Si la reconnaissance de sa représentativité semble en bonne voie dans le privé (elle est acquise dans le public où elle fait un score de 12,7 % dans la fonction publique ; 14 % à l'Éducation nationale), l'Unsa sait qu'elle ne doit pas crier trop tôt victoire « Le jour où notre représentativité sera reconnue, nous devrons réfléchir à l'organisation de l'union, qui fonctionne aujourd'hui de manière artisanale », reconnaît Hervé Baro, secrétaire général de l'Unsa Fonctionnaires.

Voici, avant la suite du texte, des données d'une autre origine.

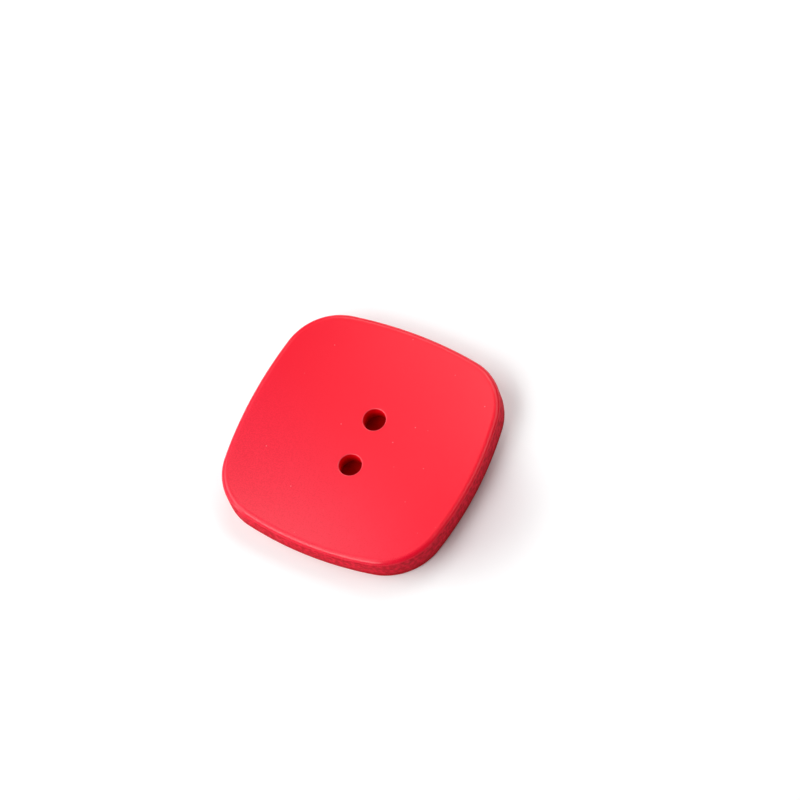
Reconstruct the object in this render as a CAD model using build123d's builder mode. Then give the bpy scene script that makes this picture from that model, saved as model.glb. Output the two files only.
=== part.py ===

Sur le plan financier, les choses seront cependant plus faciles. L'Unsa bénéficiera de la manne de l'État et ne sera plus obligée de recourir aux emprunts comme elle a dû le faire pour son congrès de janvier 2002, mais aussi pour les prud'homales (1,4 million d'euros), dont une partie lui sera remboursée dans les sections où elle a obtenu plus de 5 % des voix. C'est au niveau de l'organisation que les choses vont prendre une tout autre tournure. Car qui dit reconnaissance dit participation à la gestion des organismes paritaires et aux négociations interprofessionnelles. Ce qui n'est pas considéré comme automatique par certains leaders syndicaux. « Que l'on révise l'arrêté de 1966 ne me pose pas d'énormes problèmes. Mais ce n'est pas pour autant que l'Unsa pourra venir à la table des négociations », estime ainsi Jean-Luc Cazettes, de la CFE-CGC. Certains reprochent en effet à l'Unsa de ne pas être structurée et surtout son absence de culture confédérale, à l'instar de la FEN, avant sa scission. « S'il n'y a pas de ligne de conduite au niveau interprofessionnel, cela pose un problème car la négociation interpro nécessite une unité. Or le corporatisme va à l'inverse de l'intérêt général », explique un dirigeant d'une grande confédération.
Faux, rétorque Jean Grosset, qui revendique l'autonomie des syndicats, mais réaffirme aussi l'existence « d'un cadre commun avec une colonne vertébrale et des choix qui sont pris ». Sceptique, un observateur qui connaît bien la maison prédit : « Ils vont être débordés par leur succès. » Et de s'interroger : « Même représentative, que va bien pouvoir apporter de plus l'Unsa que les autres syndicats à ses adhérents ? » Réponse peut-être bientôt.